A person's ghosts are hard to get away from, but she was almost okay. Then the whispers started again. The knocking. Grimalkin hissed arched-back at empty corners, a tuxedo asterisk.
We labored over her escape plan, and there was no margin for error when we sent her off to prom, barred the doors, and set the fire.
Sunday, August 9, 2015
Coworker: Jen's necklace is full of pixies!
Me: Well, they're probably dead by now, so the chiming you hear is the sound of their bones.
Coworker: You're fucked up.
Housemate: So there's this guy named Minotauro, and I wonder how you get a name like Minotauro.
Me: Well, your mom fucks a bull....
Housemate: Yeah, that's fair.
Coworker: "Who's the bad guy in Star Wars that's dressed all in black"? No, that question is too hard, the kids won't know it.
Me: Look, if those kids are so ignorant they don't know who Darth Fucking Vader is, your next program is showing them ALL of the Star Wars movie.

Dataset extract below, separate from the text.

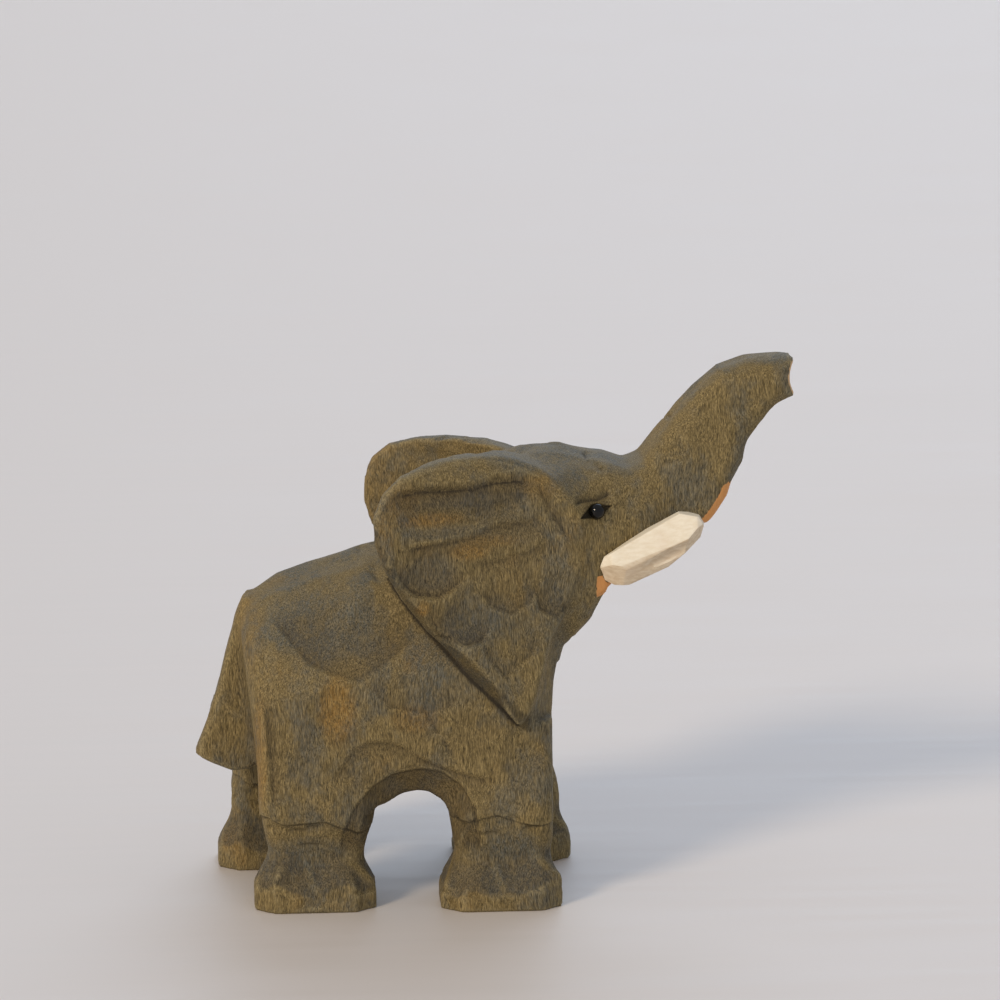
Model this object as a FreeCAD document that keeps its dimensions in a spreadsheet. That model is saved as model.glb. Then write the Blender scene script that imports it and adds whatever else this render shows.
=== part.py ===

Me: Clockwork Orange style.
On August 6:
Me: Today is the anniversary of when the Enola Gay dropped Little Boy on Hiroshima.
Friend 1: ....oh
Friend 2: the only trivia I have about today is that it's Soleil Moon Frye's birthday.
Friend 1: Who's that?
Me and Friend 2: PUNKY BREWSTER
Coworker: *holds up magazine with a picture of a platter on it that has a 3d dinosaur in the middle* it's for...with candy?
Me: It's a shame the sides aren't higher, you could fill it with dark chocolate pudding and it'd be like the La Brea Tar Pits.
Newest Coworker: ....well that's....morbid....
Two men were talking a little too loudly down the hall, while my coworker and I were dealing with a line. I finished up, and then the comment that broke the camels' back: "...hasn't been touched in 45 years!"
I went down the hallway to confront the gentlemen, and realized one of them was holding a fire extinguisher. He was the fire extinguisher maintenance guy. I got their attention and said "I'm sorry, but we need you to be a little more quiet than that, especially after your last comment, which could really be misconstrued.
They looked at me, looked at each other, and cracked up.